No cabe duda, como se ha dicho hasta la saciedad, de que el derecho de manifestación pública es una de las características que presentan las sociedades abiertas, los regímenes democráticos. Por lo general, una manifestación pública tiene costes altos para los manifestantes. Para empezar, porque supone la expresión de una posición antagónica a cierta política pública, a ciertos actos o decisiones de los poderes públicos, en fin, conlleva una oposición abierta y vehemente. Además, implica dejar las actividades cotidianas, sea el trabajo, los negocios o cosas parecidas. Y todo eso se justifica –o así debiera ser—porque los manifestantes denuncian un abuso, una injusticia, una arbitrariedad o explotación.
Y, sin embargo, este derecho tan próximo a la esencia misma de una sociedad abierta, fundada en el ideal del imperio del derecho y de la participación ciudadana en la elección de sus autoridades, en ninguna parte, ni en las democracias maduras, puede ejercerse sin unos límites, fuera de un marco de razonabilidad y, además, de respeto por los derechos de los demás ciudadanos.
Entre esos límites están, como punto de partida, la seguridad y el orden público. Además, el ejercicio, si bien parcialmente restringido por la manifestación, de los derechos fundamentales de los demás ciudadanos. Entre ellos, el de locomoción; el de trabajo, comercio e industria y el de libertad de acción, para no mencionar sino los más importantes. Así, si una manifestación pública, como una marcha por calles o carreteras, puede ocurrir pacíficamente ocupando uno o dos carriles de una autopista, dejando libre uno o dos carriles para la circulación automotriz, o si cabe realizarla en una plaza con suficiente impacto por cinco horas, no puede justificarse ni aceptarse, en el primer caso, que tengan que ocuparse los cuatro carriles de la autopista ni, en el segundo, que la plaza pública se convierta en un campamento.
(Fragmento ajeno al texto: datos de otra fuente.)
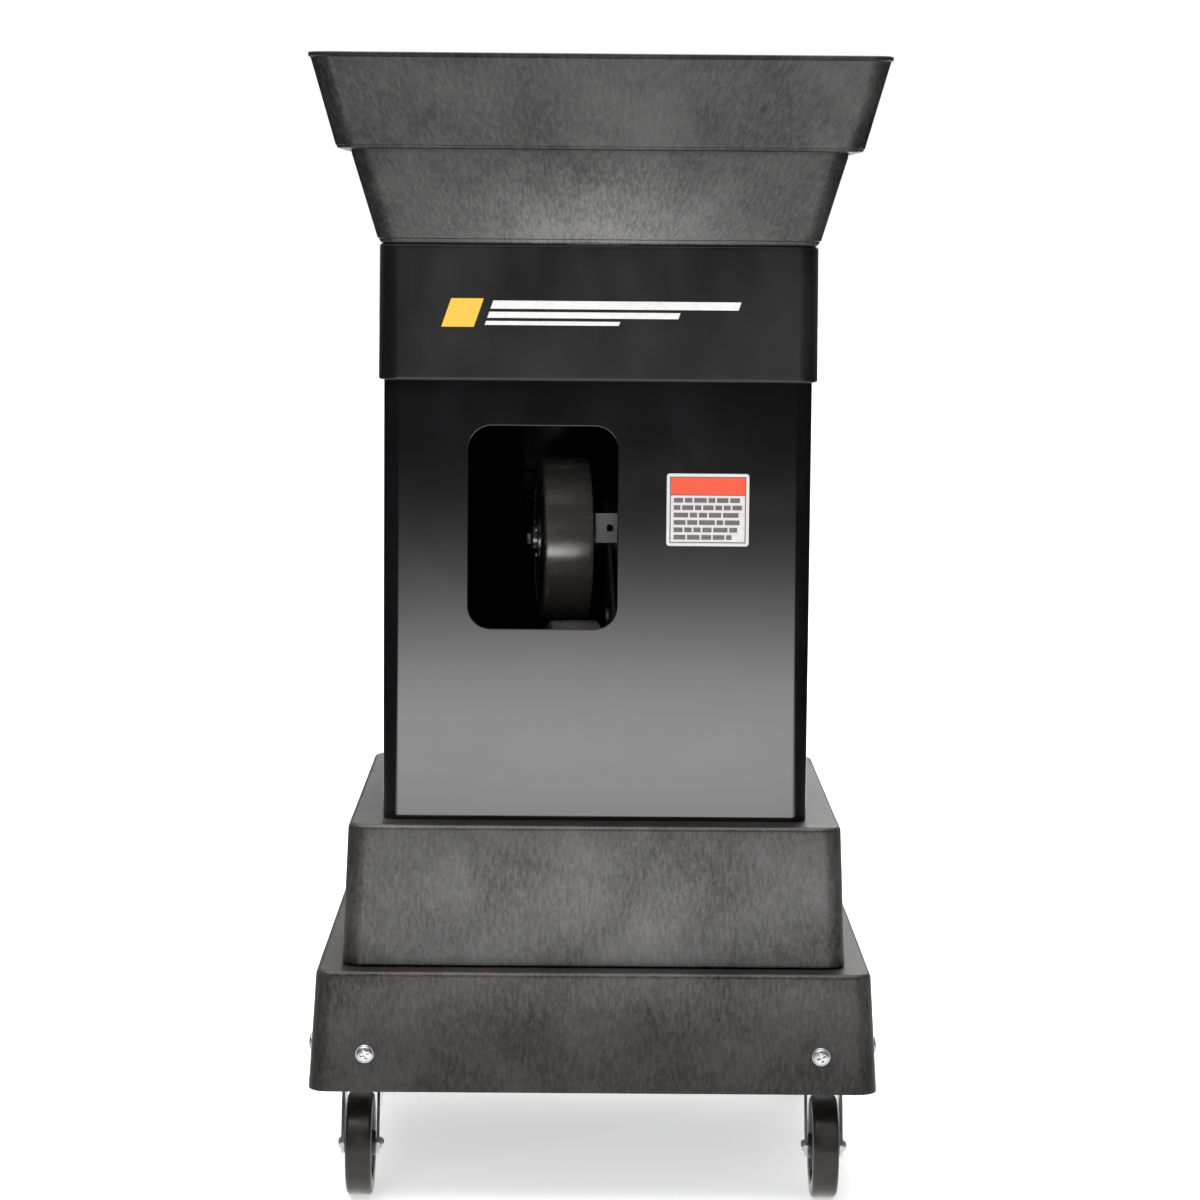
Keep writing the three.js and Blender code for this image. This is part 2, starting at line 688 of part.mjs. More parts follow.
function hopperUpper() {
  const { bottom } = HOPPER_UPPER;
  const half = HOPPER_STEP_OPENING;
  const mouth = plateZ(
    roundedRectangle(-half, half, -half, half, HOPPER_LOWER.corner - MOULDED),
    bottom - OVERCUT,
    bottom + MOULDED + OVERCUT,
  );
  return binTier(HOPPER_UPPER, mouth);
}

function feedDeck() {
  const { bottom, top, half } = FEED_DECK;
  return cut(
    plateZ(roundedRectangle(-half, half, -half, half, COLUMN.corner), bottom, top),
    rodZ(DECK_HOLE.radius, bottom - OVERCUT, top + OVERCUT, DECK_HOLE.x, DECK_HOLE.y),
    rodZ(9, bottom - OVERCUT, top + OVERCUT),
  );
}

// A thick disc with round ball pockets, hollowed below between them, on a short drive shaft.
function feedCarousel() {
  const { bottom, top, radius, pockets, pocketRadius } = CAROUSEL;
  const disc = turned([
    [0, bottom - 7.7], [7, bottom - 7.7], [7, bottom], [radius, bottom], [radius, top - 6],
    [radius - 6, top], [0, top],
  ], 40);
  const tools = [];
  for (let i = 0; i < pockets; i += 1) {
    const angle = POCKET_PHASE + (i / pockets) * 2 * Math.PI;
    const x = POCKET_REACH * Math.cos(angle);
    const y = POCKET_REACH * Math.sin(angle);
    tools.push(rodZ(pocketRadius, bottom - OVERCUT, top + OVERCUT, x, y, 16));
  }
  return cut(disc, ...tools);
}

// A shallow cone that turns the balls over above the carousel.
function carouselCap() {
  const base = CAROUSEL.top + GAP;
  const cone = turned([
    [0, base], [96, base], [92, base + 6], [30, base + 34], [12, base + 40], [0, base + 40],
  ], 32);
  const vane = block(-80, 80, -3, 3, base + 1, base + 20);
  return join(cone, vane);
}

function feedMotor() {
  const top = FEED_DECK.bottom - GAP;
  const { half, front, back, gearbox, radius, offset, length } = FEED_MOTOR;
  return join(
    block(-half, half, front, back, top - gearbox, top),
    rodZ(radius, top - length, top - gearbox + 1, 0, offset),
  );
}

// The tube leans back from the deck hole to the sweep axis.
function dropTube() {
  const start = new THREE.Vector3(DECK_HOLE.x, DECK_HOLE.y, FEED_DECK.bottom - GAP - 3);
  const end = new THREE.Vector3(SWEEP.x, SWEEP.y, ELBOW.mouth + 6);
  const along = end.clone().sub(start).normalize();
  const longer = new THREE.LineCurve3(
    start.clone().addScaledVector(along, -OVERCUT),
    end.clone().addScaledVector(along, OVERCUT),
  );
  return cut(
    bar(new THREE.LineCurve3(start, end), TUBE.outer, 1, 16),
    bar(longer, TUBE.inner, 1, 16),
  );
}

add(machine, 'hopper_lower', hopperLower(), MATERIALS.mouldedShell);
add(machine, 'hopper_upper', hopperUpper(), MATERIALS.mouldedShell);
add(machine, 'feed_deck', feedDeck(), MATERIALS.zinc);
add(machine, 'feed_carousel', feedCarousel(), MATERIALS.nylon);
add(machine, 'carousel_cap', carouselCap(), MATERIALS.nylon);
add(machine, 'feed_motor', feedMotor(), MATERIALS.motorCan);
add(machine, 'drop_tube', dropTube(), MATERIALS.blackSteel);

// ---------------------------------------------------------------- sweep table

// In plan, forward is -Y. A direction is measured from straight ahead towards +X.
function sweepTable() {
  const { teeth, direction, before, after } = SWEEP_GEAR;
  const first = direction - Math.PI / 2 - (before * 2 * Math.PI) / teeth;
  const count = before + after + 1;
  const rack = outline([
    [-20, -20],
    ...teethPoints(teeth, first, count),
  ]);
  const body = outline([
    [42, 20], [78, -16], [78, -150], [10, -178], [-22, -178], [-42, 20], [-20, 42], [20, 42],
  ].reverse());
  return cut(
    join(plateZ(rack, TABLE.bottom, TABLE.top), plateZ(body, TABLE.bottom, TABLE.top)),
    rodZ(TABLE.pivotRadius, TABLE.bottom - OVERCUT, TABLE.top + OVERCUT),
  );
}

const tiltPinion = {
  y: -NIP_REACH + centreDistance(TILT_GEAR.teeth) * Math.cos(TILT_GEAR.direction - ELEVATION),
  z: NIP_HEIGHT + centreDistance(TILT_GEAR.teeth) * Math.sin(TILT_GEAR.direction - ELEVATION),
};

// The upright cheek stands on the table and holds the tilt pin and the tilt motor.
function tiltCheek() {
  const foot = TABLE.top + GAP;
  const side = plateX(outline([
    [-138, foot], [-28, foot], [-72, 500], [-84, 535], [-190, 585], [-214, 580], [-226, 560],
    [-218, 540],
  ]), CHEEK.left, CHEEK.right);
  const flange = block(CHEEK.left, CHEEK.right + 16, -132, -34, foot, foot + 5);
  const { y, z } = tiltPinion;
  return cut(
    join(side, flange),
    rodX(PIN_RADIUS + GAP, CHEEK.left - 1, CHEEK.right + 1, -NIP_REACH, NIP_HEIGHT, 16),
    rodX(9, CHEEK.left - 1, CHEEK.right + 1, y, z, 16),
  );
}

function tiltPin() {
  const y = -NIP_REACH;
  const z = NIP_HEIGHT;
  return join(
    rodX(PIN_RADIUS, HEAD_PLATE.left - 2, CHEEK.right + 6, y, z, 16),
    rodX(14, HEAD_PLATE.left - 4, HEAD_PLATE.left - GAP, y, z, 16),
    rodX(13, HEAD_PLATE.right + GAP, CHEEK.left - GAP, y, z, 16),
    rodX(14, CHEEK.right + GAP, CHEEK.right + 7, y, z, 6),
  );
}

function tiltMotor() {
  const { y, z } = tiltPinion;
  const face = CHEEK.right + GAP;
  const { half, gearbox, radius, length } = TILT_MOTOR;
  return join(
    block(face, face + gearbox, y - half, y + half, z - half, z + half),
    rodX(radius, face + gearbox - 1, face + length, y, z),
  );
}

function tiltPinionSolid() {
  const { y, z } = tiltPinion;
  const mate = TILT_GEAR.direction - ELEVATION + Math.PI;
  const gear = plateX(pinionShape(mate), HEAD_PLATE.left - 1, HEAD_PLATE.right + 1);
  return join(
    gear.translate(0, y, z),
    rodX(DRIVE_SHAFT_RADIUS, HEAD_PLATE.right, CHEEK.right - GAP, y, z),
  );
}

// The pipe drops on the sweep axis, bends forward and rises towards the wheels.
function elbowPath(extra) {
  const { bend, rise, end, mouth } = ELBOW;
  const lead = (NIP_REACH - bend * (1 + Math.sin(rise))) / Math.cos(rise);
  const bendHeight = NIP_HEIGHT - lead * Math.sin(rise) + bend * Math.cos(rise);
  const points = [new THREE.Vector3(0, 0, mouth + extra), new THREE.Vector3(0, 0, mouth - 45)];
  const turns = 6;
  for (let i = 0; i <= turns; i += 1) {
    const angle = (i / turns) * (Math.PI / 2 + rise);
    points.push(new THREE.Vector3(
      0, -bend + bend * Math.cos(angle), bendHeight - bend * Math.sin(angle),
    ));
  }
  const reach = end - extra;
  points.push(new THREE.Vector3(
    0, -NIP_REACH + reach * Math.cos(rise), NIP_HEIGHT - reach * Math.sin(rise),
  ));
  return new THREE.CatmullRomCurve3(points, false, 'centripetal');
}

function ballElbow() {
  const steps = 13;
  const foot = block(-5, 5, -95, -45, TABLE.top + GAP, 470);
  const sole = block(-24, 24, -100, -40, TABLE.top + GAP, TABLE.top + 5);
  const pipe = join(bar(elbowPath(0), TUBE.outer, steps, 16), foot, sole);
  return cut(pipe, bar(elbowPath(OVERCUT), TUBE.inner, steps, 16));
}

add(sweepFrame, 'sweep_table', sweepTable(), MATERIALS.zinc);
add(sweepFrame, 'tilt_cheek', tiltCheek(), MATERIALS.blackSteel);
add(sweepFrame, 'tilt_pin', tiltPin(), MATERIALS.zinc);
add(sweepFrame, 'tilt_motor', tiltMotor(), MATERIALS.motorCan);
add(sweepFrame, 'tilt_pinion', tiltPinionSolid(), MATERIALS.nylon);
add(sweepFrame, 'ball_elbow', ballElbow(), MATERIALS.blackSteel);

// ---------------------------------------------------------------- throwing head

// In the head frame, +Z runs from the lower wheel to the upper one and -Y is the way out.
function headPlate() {
  const { left, right } = HEAD_PLATE;
  const { teeth, direction, before, after } = TILT_GEAR;
  const first = direction - (before * 2 * Math.PI) / teeth;
  const count = before + after + 1;
  const sector = outline([[0, 0], ...teethPoints(teeth, first, count)]);
  const end = WHEEL_OFFSET + WHEEL_MOTOR.radius + 4;
  const half = WHEEL_MOTOR.radius + 2;
  const spine = roundedRectangle(-half, half, -end, end, half - 4);
  const shafts = [-WHEEL_OFFSET, WHEEL_OFFSET].map((z) =>
    rodX(HUB_RADIUS + 1, left - OVERCUT, right + OVERCUT, 0, z, 16));
  return cut(
    join(plateX(sector, left, right), plateX(spine, left, right)),
    rodX(PIN_RADIUS + GAP, left - OVERCUT, right + OVERCUT, 0, 0, 16),
    ...shafts,
  );
}

// A moulded wheel with a crowned tread and dished faces.
function throwingWheel(z) {
  const { radius, halfWidth } = WHEEL;
  const bore = HUB_RADIUS + GAP;
  const side = [
    [bore, 0], [32, 0], [36, 6], [radius - 18, 6], [radius - 15, 0], [radius - 3, 0],
  ];
  const left = side.map(([r, depth]) => [r, -halfWidth + depth]);
  const right = side.map(([r, depth]) => [r, halfWidth - depth]).reverse();
  return turned([...left, [radius, -halfWidth + 6], [radius, halfWidth - 6], ...right, left[0]], 32)
    .rotateY(Math.PI / 2)
    .translate(0, 0, z);
}

// The hub bush passes through the wheel, and its stub reaches into the head plate.
function wheelHub(z) {
  const { halfWidth } = WHEEL;
  return join(
    rodX(HUB_RADIUS, -halfWidth - 8, halfWidth + 4, 0, z, 20),
    rodX(HUB_RADIUS - 4, halfWidth + 3, HEAD_PLATE.right - 0.5, 0, z, 16),
    rodX(5, -halfWidth - 12, -halfWidth - 7, 0, z, 6),
  );
}

function wheelMotor(z) {
  const face = HEAD_PLATE.right + GAP;
  const { radius, length } = WHEEL_MOTOR;
  return join(
    rodX(radius, face, face + length, 0, z, 24),
    rodX(14, face + length - 1, face + length + 10, 0, z, 16),
    block(face + 60, face + 78, -14, 14, z, z + radius + 6),
  );
}

// A plated angle bracket on the head plate: its face looks straight ahead when parked.
function motorBracket() {
  const { left, right, front, bottom, height } = BRACKET;
  const hole = rodY(4, front - OVERCUT, front + SHEET + OVERCUT, left + 15, bottom + 15.5, 12);
  const face = block(left, right, front, front + SHEET, bottom, bottom + height);
  const armRight = HEAD_PLATE.left - GAP;
  const arm = block(armRight - SHEET, armRight, front + 1, front + 34, bottom + 3, bottom + height);
  return cut(join(face, arm), hole);
}

add(sweepFrame, 'motor_bracket', motorBracket(), MATERIALS.zinc);

const headNodes = [
  ['head_plate', headPlate(), MATERIALS.blackSteel],
  ['upper_wheel', throwingWheel(WHEEL_OFFSET), MATERIALS.wheelTread],
  ['upper_hub', wheelHub(WHEEL_OFFSET), MATERIALS.aluminium],
  ['upper_motor', wheelMotor(WHEEL_OFFSET), MATERIALS.motorCan],
  ['lower_wheel', throwingWheel(-WHEEL_OFFSET), MATERIALS.wheelTread],
  ['lower_hub', wheelHub(-WHEEL_OFFSET), MATERIALS.aluminium],
  ['lower_motor', wheelMotor(-WHEEL_OFFSET), MATERIALS.motorCan],
];
for (const [name, geometry, material] of headNodes) add(headFrame, name, geometry, material);

export default machine;
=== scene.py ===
import json
import math
import random

import bmesh
import bpy
from mathutils import Matrix, Vector, noise

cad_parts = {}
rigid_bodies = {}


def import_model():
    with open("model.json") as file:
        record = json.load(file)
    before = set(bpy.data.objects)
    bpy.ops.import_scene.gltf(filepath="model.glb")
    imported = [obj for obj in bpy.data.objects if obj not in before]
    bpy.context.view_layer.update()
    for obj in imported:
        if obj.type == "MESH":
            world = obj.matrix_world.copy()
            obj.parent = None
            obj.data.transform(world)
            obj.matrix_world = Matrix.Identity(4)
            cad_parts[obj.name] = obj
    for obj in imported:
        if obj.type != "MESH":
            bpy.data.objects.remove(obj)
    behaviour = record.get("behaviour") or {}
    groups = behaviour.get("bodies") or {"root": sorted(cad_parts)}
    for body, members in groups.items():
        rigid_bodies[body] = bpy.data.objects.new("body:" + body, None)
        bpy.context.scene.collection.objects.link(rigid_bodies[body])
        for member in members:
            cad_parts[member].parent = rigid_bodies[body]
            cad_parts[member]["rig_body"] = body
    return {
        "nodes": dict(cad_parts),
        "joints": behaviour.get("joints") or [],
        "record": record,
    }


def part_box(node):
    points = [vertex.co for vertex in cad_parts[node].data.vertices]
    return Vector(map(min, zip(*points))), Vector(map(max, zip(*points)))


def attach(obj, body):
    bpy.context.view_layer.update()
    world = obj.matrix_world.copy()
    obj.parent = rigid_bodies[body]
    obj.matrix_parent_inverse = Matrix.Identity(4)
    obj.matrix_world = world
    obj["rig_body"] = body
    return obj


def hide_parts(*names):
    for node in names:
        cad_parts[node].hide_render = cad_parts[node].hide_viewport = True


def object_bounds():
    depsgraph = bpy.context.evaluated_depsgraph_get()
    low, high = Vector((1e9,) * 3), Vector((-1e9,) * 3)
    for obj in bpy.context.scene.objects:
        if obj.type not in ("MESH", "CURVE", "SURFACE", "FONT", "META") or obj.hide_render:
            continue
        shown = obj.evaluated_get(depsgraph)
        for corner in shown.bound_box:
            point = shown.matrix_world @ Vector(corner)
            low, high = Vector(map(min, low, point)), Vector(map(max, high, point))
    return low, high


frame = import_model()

NODES = frame["nodes"]
JOINTS = {joint["name"]: joint for joint in frame["joints"]}
CAD_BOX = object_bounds()
CORNERS = ("front_left", "front_right", "rear_left", "rear_right")
KNOBS = ("speed_knob", "feed_knob", "spin_knob")
ROCKERS = ("elevation_rocker", "power_rocker")
QUARTER = math.pi / 2

# ---- driving dimensions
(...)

Es posible que, como en algunos períodos de nuestra historia del último siglo hubo casos de gobiernos autoritarios que reprimieron ese derecho por razones ilegítimas, con el fin principal de sofocar cualquier disidencia, de acallar cualquier crítica o denuncia de arbitrariedades y violaciones a derechos fundamentales, entonces, ha ido creciendo una especie de “complejo”. Un complejo que ha salido demasiado caro y debe superarse.
En efecto, quizás con miras a conseguir suficiente respaldo entre la población, con demasiada frecuencia se permite que los manifestantes, como los sindicalistas de la educación pública en este caso, abusen lo suficiente para que, de ese modo, se alce el clamor de los empresarios y de los cientos de miles de personas que se ven afectadas en sus tareas diarias.
En otras ocasiones, a juzgar por las declaraciones de algunos funcionarios públicos, más bien parece que procuran aparecer como “muy democráticos”, dando mano libre a que se produzcan esos desmanes. Claro, hacen llamados a los manifestantes para que respeten los límites, pero no actúan para poner coto a los excesos.
Pero, una actitud democrática jamás debe equipararse ni entenderse como tolerancia al abuso –no al ejercicio razonable—del derecho de manifestación. Una actitud democrática, más bien por el contrario, se enfoca en el cumplimiento de las leyes del Estado, en el bien común, en la paz y el orden.